Claudio Alvarado R. Instituto de Estudios de la Sociedad (IES)

El requerimiento del Presidente con motivo del “10%” ha vuelto a poner sobre la mesa los cuestionamientos al Tribunal Constitucional (TC). Si se quiere, esta coyuntura anticipa las disputas y objeciones que observaremos durante el proceso constituyente. Conviene, entonces, detenerse en ellas.

Desde luego, algunas son caricaturas sin mayor fundamento. Por ejemplo, que este organismo sería un simple legado de la dictadura. Aquí se olvida el origen de esta entidad, creada bajo la presidencia Frei Montalva; que gracias a un fallo del TC tuvimos un plebiscito digno de ese nombre en 1988; y las significativas modificaciones que él ha sufrido. Su configuración actual deriva básicamente de las reformas de Lagos.
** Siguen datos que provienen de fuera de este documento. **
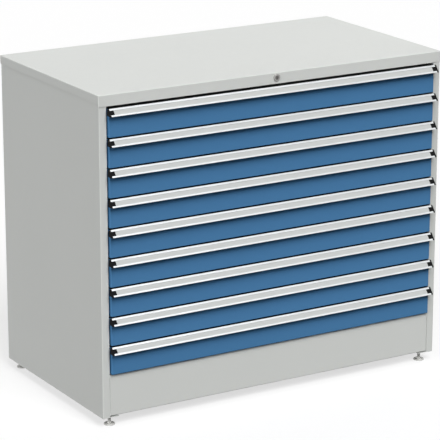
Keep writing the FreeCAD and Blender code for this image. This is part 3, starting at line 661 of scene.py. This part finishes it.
floor_paint = bpy.data.materials.new("floor_paint")
floor_paint.use_nodes = True
tree = floor_paint.node_tree
tree.nodes.clear()
bounced = tree.nodes.new("ShaderNodeBsdfDiffuse")
bounced.inputs["Color"].default_value = (floor_tone, floor_tone, floor_tone, 1)
shaded = tree.nodes.new("ShaderNodeBsdfDiffuse")
shaded.inputs["Color"].default_value = (floor_white, floor_white, floor_white, 1)
bright = tree.nodes.new("ShaderNodeEmission")
bright.inputs["Strength"].default_value = floor_glow
lit = tree.nodes.new("ShaderNodeMixShader")
lit.inputs["Fac"].default_value = shadow_share
chosen = tree.nodes.new("ShaderNodeMixShader")
output = tree.nodes.new("ShaderNodeOutputMaterial")
tree.links.new(bright.outputs["Emission"], lit.inputs[1])
tree.links.new(shaded.outputs["BSDF"], lit.inputs[2])
tree.links.new(seen_directly(tree), chosen.inputs["Fac"])
tree.links.new(bounced.outputs["BSDF"], chosen.inputs[1])
tree.links.new(lit.outputs["Shader"], chosen.inputs[2])
tree.links.new(chosen.outputs["Shader"], output.inputs["Surface"])
floor_data.materials.append(floor_paint)

world = bpy.data.worlds.new("studio")
world.use_nodes = True
tree = world.node_tree
tree.nodes.clear()
sky = tree.nodes.new("ShaderNodeBackground")
sky.inputs["Strength"].default_value = sky_level
backdrop = tree.nodes.new("ShaderNodeBackground")
for light in (sky, backdrop):
    light.inputs["Color"].default_value = (1, 1, 1, 1)
chosen = tree.nodes.new("ShaderNodeMixShader")
output = tree.nodes.new("ShaderNodeOutputWorld")
tree.links.new(seen_directly(tree), chosen.inputs["Fac"])
tree.links.new(sky.outputs["Background"], chosen.inputs[1])
tree.links.new(backdrop.outputs["Background"], chosen.inputs[2])
tree.links.new(chosen.outputs["Shader"], output.inputs["Surface"])
bpy.context.scene.world = world

for name, level, direction, glare in lamps:
    lamp_data = bpy.data.lights.new(name, "SUN")
    lamp_data.energy = level
    lamp_data.angle = math.radians(lamp_spread)
    lamp = bpy.data.objects.new(name, lamp_data)
    lamp.rotation_euler = Vector(direction).to_track_quat("Z", "Y").to_euler()
    lamp.visible_glossy = glare
    bpy.context.scene.collection.objects.link(lamp)

camera_data = bpy.data.cameras.new("camera")
camera_data.sensor_width = camera_sensor
camera_data.lens = camera_lens
camera = bpy.data.objects.new("camera", camera_data)
camera.location = camera_place
camera.rotation_euler = (math.pi / 2 - camera_dip, 0, camera_turn)
bpy.context.scene.collection.objects.link(camera)
bpy.context.scene.camera = camera
bpy.context.scene.view_settings.view_transform = "Standard"
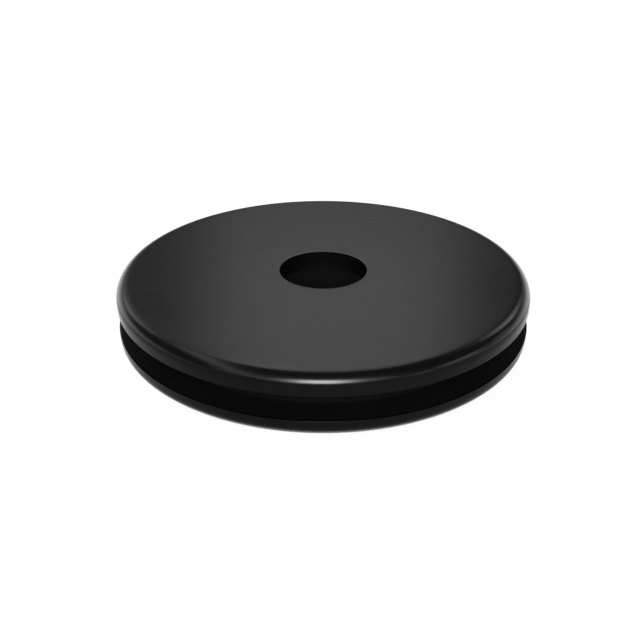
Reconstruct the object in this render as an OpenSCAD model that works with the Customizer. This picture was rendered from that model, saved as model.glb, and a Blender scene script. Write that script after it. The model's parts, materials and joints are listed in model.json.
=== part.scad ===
// Rubber panel grommet: one moulded ring with two flanges and a groove between
// them that snaps over the edge of a panel hole. A cable or rod passes through
// the bore. The bore stands along Z and the lower flange rests on the XY plane.

/* [Flanges] */
// Outer diameter of both flanges
flange_d = 44.5; // [42:0.25:60]
// Thickness of the upper flange
upper_t = 2.1; // [1.8:0.05:4]
// Thickness of the lower flange
lower_t = 1.9; // [1.8:0.05:4]
// Rounding of the outer rim, on the face side of each flange
rim_r = 1.35; // [0.3:0.05:1.4]
// Rounding of the thin lip at the mouth of the groove
lip_r = 0.05; // [0.05:0.05:0.3]

/* [Groove] */
// Width of the groove, which is the thickness of the panel it holds
groove_w = 2.6; // [1.2:0.1:6]
// Diameter at the bottom of the groove, which fills the hole in the panel
neck_d = 38; // [24:0.25:40]
// Fillet in the two corners at the bottom of the groove
root_r = 0.3; // [0.1:0.05:0.5]

/* [Bore] */
// Diameter of the hole that the cable passes through
bore_d = 9.5; // [6:0.25:16]
// Rounding of the edge at each end of the bore
mouth_r = 0.05; // [0.05:0.05:0.5]

/* [Hidden] */
flange_r = flange_d / 2;
neck_r = neck_d / 2;
bore_r = bore_d / 2;
groove_top = lower_t + groove_w;
// How far a cutting shape reaches past the surfaces that it cuts
past = 1;
$fn = 96;

// What rounding an outside corner at the origin takes off: a square over the
// corner less the circle that touches both sides. The material is towards -X, -Y.
module corner_waste(r) {
    difference() {
        translate([-r, -r]) square(r + past);
        translate([-r, -r]) circle(r);
    }
}

// What a fillet adds to an inside corner at the origin. The open space is
// towards +X, +Y.
module corner_fillet(r) {
    difference() {
        square(r);
        translate([r, r]) circle(r);
    }
}

// Half section of a flange from the bore out to the rim, t thick: its groove
// side lies on Y = 0 and its face is up
module flange_section(t) {
    difference() {
        translate([bore_r, 0]) square([flange_r - bore_r, t]);
        translate([flange_r, t]) corner_waste(rim_r);
        translate([flange_r, 0]) mirror([0, 1]) corner_waste(lip_r);
        translate([bore_r, t]) mirror([1, 0]) corner_waste(mouth_r);
    }
}

// Half section of the whole ring, standing on Y = 0: the neck between the two
// flanges, with a fillet in each corner of the groove
module ring_section() {
    translate([0, lower_t]) mirror([0, 1]) flange_section(lower_t);
    translate([0, groove_top]) flange_section(upper_t);
    translate([bore_r, lower_t]) square([neck_r - bore_r, groove_w]);
    translate([neck_r, lower_t]) corner_fillet(root_r);
    translate([neck_r, groove_top]) mirror([0, 1]) corner_fillet(root_r);
}

module grommet() {
    color([0.11, 0.11, 0.115])
        rotate_extrude()
            ring_section();
}

grommet();
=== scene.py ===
import json
import math

import bmesh
import bpy
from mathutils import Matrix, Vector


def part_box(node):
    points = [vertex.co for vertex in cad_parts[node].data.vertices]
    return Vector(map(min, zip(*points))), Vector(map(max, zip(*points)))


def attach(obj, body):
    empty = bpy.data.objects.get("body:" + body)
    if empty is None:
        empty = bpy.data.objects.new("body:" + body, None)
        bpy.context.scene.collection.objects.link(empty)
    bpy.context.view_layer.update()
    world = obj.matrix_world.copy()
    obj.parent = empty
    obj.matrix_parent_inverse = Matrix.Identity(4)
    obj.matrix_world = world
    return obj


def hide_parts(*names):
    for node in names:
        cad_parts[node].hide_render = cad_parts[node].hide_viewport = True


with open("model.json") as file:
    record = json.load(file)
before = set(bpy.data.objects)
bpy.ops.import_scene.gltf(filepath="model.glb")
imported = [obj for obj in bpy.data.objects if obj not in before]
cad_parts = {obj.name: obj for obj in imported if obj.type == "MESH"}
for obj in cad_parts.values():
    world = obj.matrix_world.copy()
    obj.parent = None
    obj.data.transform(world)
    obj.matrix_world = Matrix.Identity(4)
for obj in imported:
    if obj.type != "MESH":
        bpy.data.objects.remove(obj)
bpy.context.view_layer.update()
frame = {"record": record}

# Camera
# Stands in front and looks down at the upper flange, a little over four flange
# radii away, as a product camera on a short arm would.
ring_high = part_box("grommet")[1]
height = ring_high[2]
flange_radius = ring_high[0]
camera_reach = 4.362 * flange_radius
camera_side = -0.0155 * flange_radius
camera_elevation = math.radians(24.867)
camera_dip = math.radians(28.131)

camera_data = bpy.data.cameras.new("camera")
camera_data.lens = 50
camera_data.sensor_width = 36
camera_data.clip_start = 0.005
camera = bpy.data.objects.new("camera", camera_data)
bpy.context.scene.collection.objects.link(camera)
camera.location = (
    camera_side,
    -camera_reach * math.cos(camera_elevation),
    height + camera_reach * math.sin(camera_elevation),
)
camera.rotation_euler = (math.pi / 2 - camera_dip, 0, 0)
bpy.context.scene.camera = camera

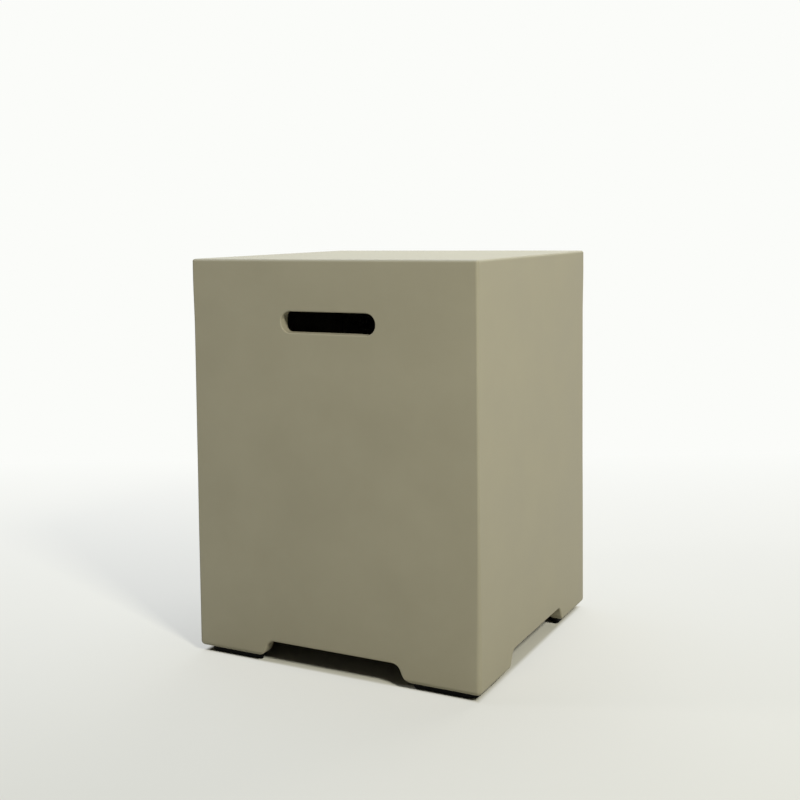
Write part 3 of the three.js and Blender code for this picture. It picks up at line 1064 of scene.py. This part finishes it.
def insert_mesh():
    bore_end = INSERT_LENGTH - INSERT_END_WALL
    widest = SCREW_RADIUS + THREAD_CLEARANCE
    rings = [circle(widest, bore_end, KNURL_STEPS)]
    count = round(bore_end / PITCH * RINGS_PER_TURN)
    for step in range(1, count):
        z = bore_end * (1 - step / count)
        rings.append(thread_ring(z, insert_low - washer_low.z, THREAD_CLEARANCE, widest, KNURL_STEPS))
    rings.append(circle(widest, 0, KNURL_STEPS))
    rings.append(circle(INSERT_RADIUS - INSERT_CHAMFER, 0, KNURL_STEPS))
    rings.append(knurled_circle(INSERT_RADIUS, INSERT_CHAMFER))
    for radius, z in waist_profile(0)[1:-1]:
        on_land = radius == INSERT_RADIUS
        rings.append(knurled_circle(radius, z) if on_land else circle(radius, z, KNURL_STEPS))
    rings.append(knurled_circle(INSERT_RADIUS, INSERT_LENGTH - INSERT_CHAMFER))
    rings.append(circle(INSERT_RADIUS - INSERT_CHAMFER, INSERT_LENGTH, KNURL_STEPS))
    return finish_surface(loft("insert_form", rings, brass))


stand_for_all(insert_mesh(), "brass_insert", "insert_brass", "cast_in_insert", insert_low)

# %% [markdown]
# ## Floor and background
# The cover stands in a white studio. The floor is a pale paint with a painted glow over it, which is
# painted light: it is least in front on the right and grows towards the back and the left, where it
# lifts the cover's long shadow, and in the distance, where it becomes the white of the background.
# The glow shows to the camera, to gloss and through glass only, so it puts no extra light on the
# cover, and the floor keeps the cover's shadow, only paler. It starts at the cover's own outline, so
# the floor below the cover is as dark as the lamps leave it.

# %% Floor and background
FLOOR_HALF = 30
FLOOR_COLOUR = "#c4c2b7"
FLOOR_ROUGHNESS = 0.6
BACKDROP_COLOUR = "#fbfcf9"
SWEEP_HEADING = (-0.475, 0.88, 0)
SWEEP_REACH = (-0.6, 1.2)
# Strength of the floor's painted glow, which is painted light, from its front to its back.
SWEEP_PAINTED_GLOW = (0.3, 1)
DISTANT_REACH = (0.9, 2)
OUTLINE_REACH = (0.191, 0.197)
AMBIENT_COLOUR = "#eef1f4"
AMBIENT_STRENGTH = 0.03


def seen_directly(tree):
    """1 for a ray that comes from the camera, from gloss or through glass, and 0 for diffuse light."""
    ray = add(tree, "ShaderNodeLightPath")
    gloss = add(tree, "ShaderNodeMath", {
        0: ray.outputs["Is Camera Ray"], 1: ray.outputs["Is Glossy Ray"]}, operation="MAXIMUM")
    return add(tree, "ShaderNodeMath", {
        0: gloss.outputs["Value"], 1: ray.outputs["Is Transmission Ray"]}, operation="MAXIMUM")


def sweep_with_painted_glow():
    material, tree, place = new_material("painted_studio_sweep")
    from_middle = add(tree, "ShaderNodeVectorMath", {0: place}, operation="ABSOLUTE")
    side = add(tree, "ShaderNodeSeparateXYZ", {"Vector": from_middle.outputs["Vector"]})
    distance = add(tree, "ShaderNodeMath", {
        0: side.outputs["X"], 1: side.outputs["Y"]}, operation="MAXIMUM")
    along_sweep = add(tree, "ShaderNodeVectorMath", {
        0: place, 1: SWEEP_HEADING}, operation="DOT_PRODUCT")
    # Painted light: the floor glows more towards the back and the left.
    painted_glow = add(tree, "ShaderNodeMapRange", {
        "Value": along_sweep.outputs["Value"],
        **ends("From", SWEEP_REACH), **ends("To", SWEEP_PAINTED_GLOW)})
    distant = add(tree, "ShaderNodeMapRange", {
        "Value": distance.outputs["Value"], **ends("From", DISTANT_REACH)})
    outside = add(tree, "ShaderNodeMapRange", {
        "Value": distance.outputs["Value"], **ends("From", OUTLINE_REACH)})
    fade = add(tree, "ShaderNodeMath", {
        0: painted_glow.outputs["Result"], 1: distant.outputs["Result"]}, operation="MAXIMUM")
    clear = add(tree, "ShaderNodeMath", {
        0: fade.outputs["Value"], 1: outside.outputs["Result"]}, operation="MULTIPLY")
    shown = add(tree, "ShaderNodeMath", {
        0: clear.outputs["Value"], 1: seen_directly(tree).outputs["Value"]}, operation="MULTIPLY")
    paint = add(tree, "ShaderNodeBsdfDiffuse", {
        "Color": linear(FLOOR_COLOUR), "Roughness": FLOOR_ROUGHNESS})
    white = add(tree, "ShaderNodeEmission", {"Color": linear(BACKDROP_COLOUR), "Strength": 1})
    mixed = add(tree, "ShaderNodeMixShader", {
        "Fac": shown.outputs["Value"], 1: paint.outputs["BSDF"], 2: white.outputs["Emission"]})
    add(tree, "ShaderNodeOutputMaterial", {"Surface": mixed.outputs["Shader"]})
    return material


floor_mesh = bpy.data.meshes.new("floor")
floor_corners = [(x * FLOOR_HALF, y * FLOOR_HALF, 0) for x, y in ((-1, -1), (1, -1), (1, 1), (-1, 1))]
floor_mesh.from_pydata(floor_corners, [], [(0, 1, 2, 3)])
floor_mesh.materials.append(sweep_with_painted_glow())
floor = new_piece("studio_floor", floor_mesh)

world = bpy.data.worlds.new("white_studio")
world.use_nodes = True
world.node_tree.nodes.clear()
white = add(world.node_tree, "ShaderNodeBackground", {"Color": linear(BACKDROP_COLOUR), "Strength": 1})
ambient = add(world.node_tree, "ShaderNodeBackground", {
    "Color": linear(AMBIENT_COLOUR), "Strength": AMBIENT_STRENGTH})
sky = add(world.node_tree, "ShaderNodeMixShader", {
    "Fac": seen_directly(world.node_tree).outputs["Value"],
    1: ambient.outputs["Background"], 2: white.outputs["Background"]})
add(world.node_tree, "ShaderNodeOutputWorld", {"Surface": sky.outputs["Shader"]})
bpy.context.scene.world = world
print("floor, m:", 2 * FLOOR_HALF, "wide, ambient light:", AMBIENT_STRENGTH)

# %% [markdown]
# ## Lamps
# Four soft boxes light the cover. The warm key stands on the right in front. It is small, so the
# gap under the feet has a crisp shadow line. A large bluish one above lights the top, and the long
# shadow on the left too, which is why that shadow looks cool. A faint one on the left throws a
# faint shadow to the right. A wide one behind stands for the light of the backdrop, which the
# cover keeps from the floor in front. It has no gloss, because gloss already sees the white world.
# A lamp's power is worked out from the brightness it should give at the cover.

# %% Lamps
COVER_MIDDLE = Vector((0, 0, shell_height / 2))


def soft_box(name, heading, elevation, distance, size, brightness, colour):
    """An area lamp. Its brightness is how bright it shows white paper that faces it at the cover."""
    lamp = bpy.data.lights.new(name, "AREA")
    lamp.shape = "RECTANGLE"
    lamp.size, lamp.size_y = size
    lamp.energy = brightness * math.pi ** 2 * distance ** 2
    lamp.color = linear(colour)[:3]
    across = Vector(heading).normalized() * math.cos(elevation)
    direction = Vector((across.x, across.y, math.sin(elevation)))
    piece = new_piece(name, lamp)
    piece.location = COVER_MIDDLE + direction * distance
    piece.rotation_euler = direction.to_track_quat("Z", "Y").to_euler()
    return piece


soft_box("key_soft_box", heading=(0.825, -0.565), elevation=math.radians(36.5), distance=3.2,
         size=(0.46, 0.46), brightness=0.75, colour="#fffef3")
soft_box("left_soft_box", heading=(-0.85, -0.53), elevation=math.radians(40), distance=2.4,
         size=(0.3, 0.3), brightness=0.14, colour="#fbfbff")
backdrop_glow = soft_box("back_soft_box", heading=(0, 1), elevation=math.radians(38), distance=2.6,
                         size=(2.8, 1), brightness=0.72, colour="#fffaf0")
backdrop_glow.visible_glossy = False
soft_box("upper_soft_box", heading=(-0.2, 0.3), elevation=math.radians(78), distance=2.6,
         size=(1.6, 1.6), brightness=0.77, colour="#d2e2ff")

# %% [markdown]
# ## Camera
# The camera stands in front on the right, just above the top's height. Its place, turn and lens
# come from the picture's straight edges. The picture is cropped off its lens axis, which the shift
# gives back: the axis passes through the named pixel of an 800 pixel wide picture.

# %% Camera
PICTURE_PIXELS = 800
AXIS_PIXEL_X = 350
AXIS_PIXEL_Y = 305.07
CAMERA_PLACE = Vector((715.84, -1464.51, 564.06)) * MM
CAMERA_YAW = math.radians(28.358)
CAMERA_PITCH = math.radians(3.952)
CAMERA_ROLL = math.radians(-0.749)
CAMERA_LENS = 53.661
CAMERA_SENSOR = 36

camera_data = bpy.data.cameras.new("camera")
camera_data.sensor_width = CAMERA_SENSOR
camera_data.lens = CAMERA_LENS
camera_data.shift_x = 0.5 - AXIS_PIXEL_X / PICTURE_PIXELS
camera_data.shift_y = AXIS_PIXEL_Y / PICTURE_PIXELS - 0.5
camera = new_piece("camera", camera_data)
level = Matrix.Rotation(CAMERA_YAW, 4, "Z") @ Matrix.Rotation(QUARTER - CAMERA_PITCH, 4, "X")
camera.matrix_world = Matrix.Translation(CAMERA_PLACE) @ level @ Matrix.Rotation(CAMERA_ROLL, 4, "Z")
bpy.context.scene.camera = camera
bpy.context.scene.view_settings.view_transform = "Standard"
print("camera, m:", [round(v, 3) for v in CAMERA_PLACE])

bpy.context.view_layer.update()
Pero hay otras críticas más serias e importantes, como aquellas que apuntan al nombramiento de sus ministros. La clase política ha sido muy imprudente al designar asesores presidenciales en ejercicio, personas denunciadas por plagio y operadores sin las debidas credenciales. Urge un diseño que favorezca otras lógicas. Faltan instancias públicas —basta pensar en el escrutinio que reciben los supremos norteamericanos—; y faltan más contrapesos e interacción entre los poderes del Estado involucrados (actualmente cada uno nombra por su cuenta).

Por otro lado, el cuestionamiento más difundido reside en la denominada objeción democrática. Si el TC hoy genera resistencia es ante todo porque ha sido descalificado como “tercera cámara”. ¿Qué legitimidad tiene un pseudo legislador negativo no electo, preguntan sus detractores? Sin embargo, esta crítica olvida que la democracia contemporánea persigue diversos propósitos. Naturalmente ella busca la participación y la expresión de las mayorías legislativas, pero también limitar al poder político, incluido el legislador. Si Alemania, Estados Unidos y muchos otros países cuentan con algún tipo de justicia constitucional no es por azar.

Con todo, la crítica tiene un punto, más allá de las exageraciones retóricas. En efecto, en una república democrática los principales llamados a concluir y determinar las directrices de la vida pública son los representantes políticos. Tiene sentido, entonces, acotar el papel del TC (por ejemplo, terminando con el control preventivo obligatorio de ciertas leyes). Pero nótese: esta no es la única amenaza para las atribuciones de los representantes electos. Es el Poder Judicial en general el que viene invadiendo la esfera política y adoptando decisiones que no le competen. La tendencia se ve favorecida por catálogos de derechos demasiado generosos o equívocos —son la excusa perfecta para el juez activista—, y por la intromisión expansiva de los tribunales o instrumentos internacionales.

Callar estos riesgos sí que sería tramposo.